CHINA'S supreme court will strictly limit approvals of forced demolitions that make residents relocate, especially in cases where the compensation offered is unfair and hurts the public interest, according to a judicial explanation issued by the court yesterday.

The explanation is expected to ease disputes across the country when reluctant residents are forced to move out, experts said. Sun Jungong, spokesman of the Supreme People's Court, said the policy will increase protections for the owners of houses.

Inhumane forced demolition of residents' houses has been reported across the country for years, leaving many residents homeless.

In a recent case, several houses in Wuhan, capital of central China's Hubei Province, were illegally demolished by force, according to the People's Daily yesterday. The relocation in Yaojialing started last April and involved nearly 20,000 people and 2,164 houses. The compensation plan was not supported by most of the households there.

"The authority only promises us newly built houses but without extra cash compensation," said Yin Jinfeng, whose house was demolished when she was not around.
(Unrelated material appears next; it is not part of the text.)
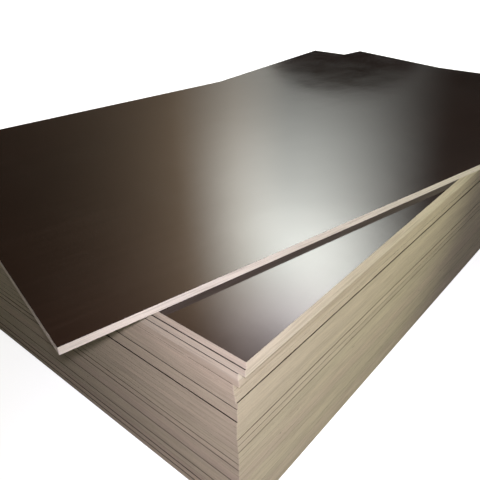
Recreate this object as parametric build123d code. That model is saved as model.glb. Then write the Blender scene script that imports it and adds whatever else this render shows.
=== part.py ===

Yin said the authority agreed only to a small amount of cash compensation if the relocated house was smaller than the demolished house. But home prices around the demolition area had reached 15,000 yuan (US$2,378) per square meter, the newspaper reported - presumably much more than where the people were to be settled in new homes.

The relocation contract contained no detailed information about the newly built houses that were promised to residents.

"The agreement doesn't say when and where they will put us in our new houses. We don't even know what they look like! They're like castles in the air," resident Xiao Linfang told the People's Daily. "We don't sign the contract because it guarantees nothing."